A Turn for the Woowoo

Theo Tait

  • The Bone Clocks by David Mitchell
    Sceptre, 595 pp, £20.00, September 2014, ISBN 978 0 340 92160 9

David Mitchell is a career-long genre-bender. Only with his fourth book, Black Swan Green (2006), did he raid his own store of experience to write a first-novelish novel, a charming if low-key coming-of-age story, set in Worcestershire in 1982, full of references to Findus Crispy Pancakes, the Falklands War and playground slang.

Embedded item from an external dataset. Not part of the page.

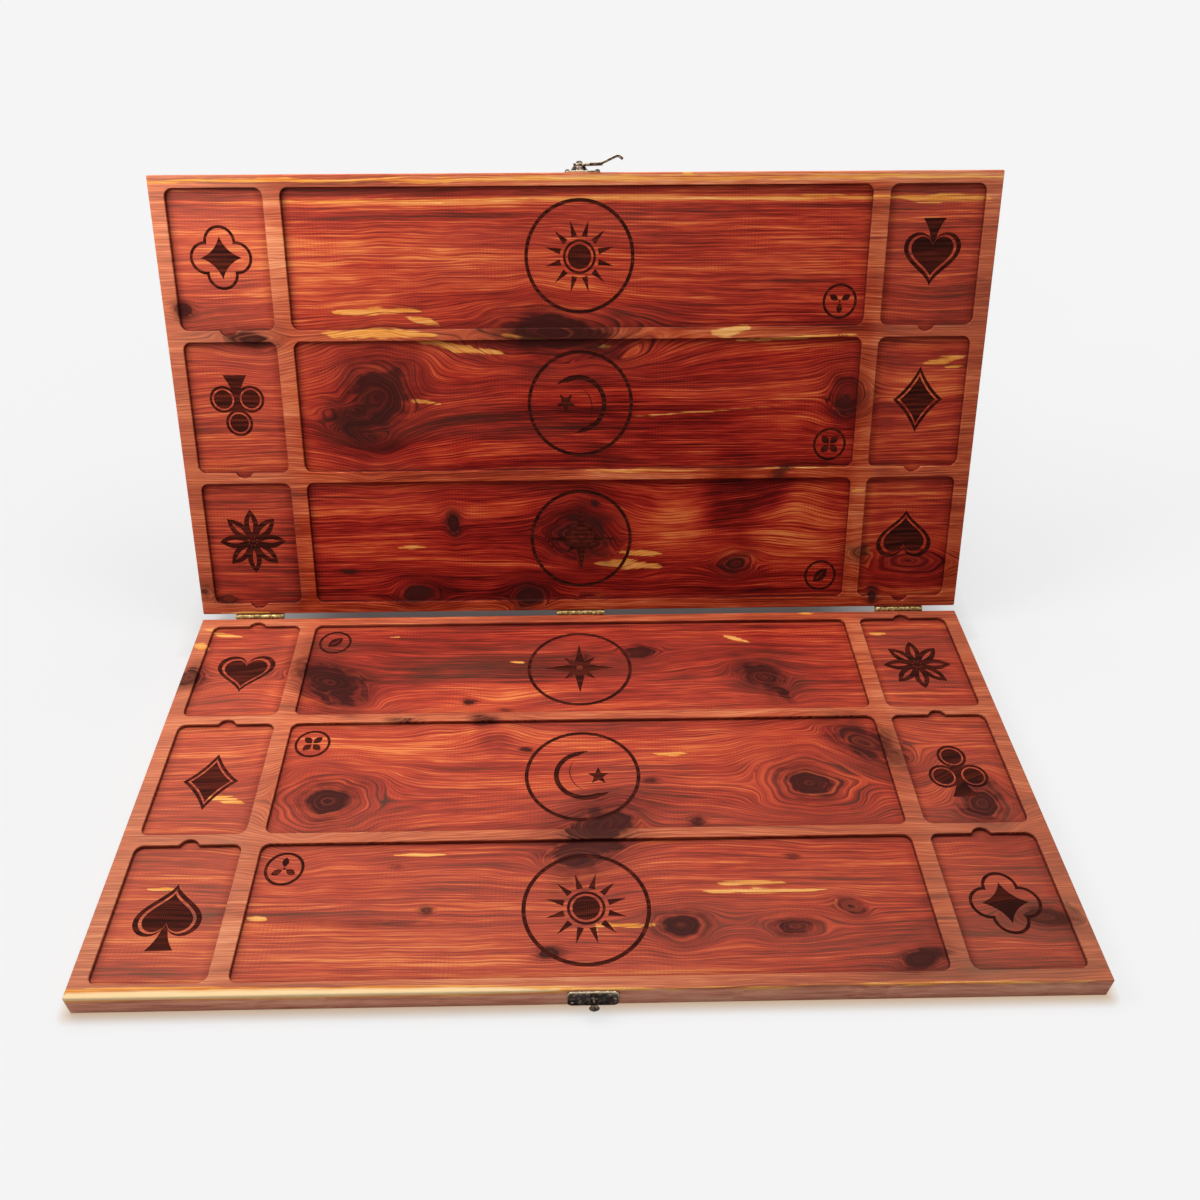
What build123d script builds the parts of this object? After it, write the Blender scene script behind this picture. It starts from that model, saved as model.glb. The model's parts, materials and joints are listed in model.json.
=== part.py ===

The rest of his work occupies the realm of pure story, with postmodern spectaculars in the manner of Calvino or Murakami; there is also one historical novel in the approved modern style (much densely researched, gruesome detail and ‘period’ dialogue; love affairs across ethnic boundaries). Philip Hensher amusingly panned that book, The Thousand Autumns of Jacob de Zoet (2010), which was set on a Dutch trading post in Nagasaki Bay in 1799, as ‘an exotically situated romance of astounding vulgarity’. Hensher took issue with its mysterious, beautiful Japanese maidens and its inscrutable, silk-robed, mind-reading villain, but it would probably be more accurate to say that it was either a little too vulgar, or not quite vulgar enough. The Thousand Autumns would have done better as either a serious exploration of a fascinating historical scenario – a tiny foreign outpost on an artificial island just off the coast of an empire closed entirely to outsiders – or as a cheerful romp in the tradition of Dumas and Stevenson. In the event, it was both and neither.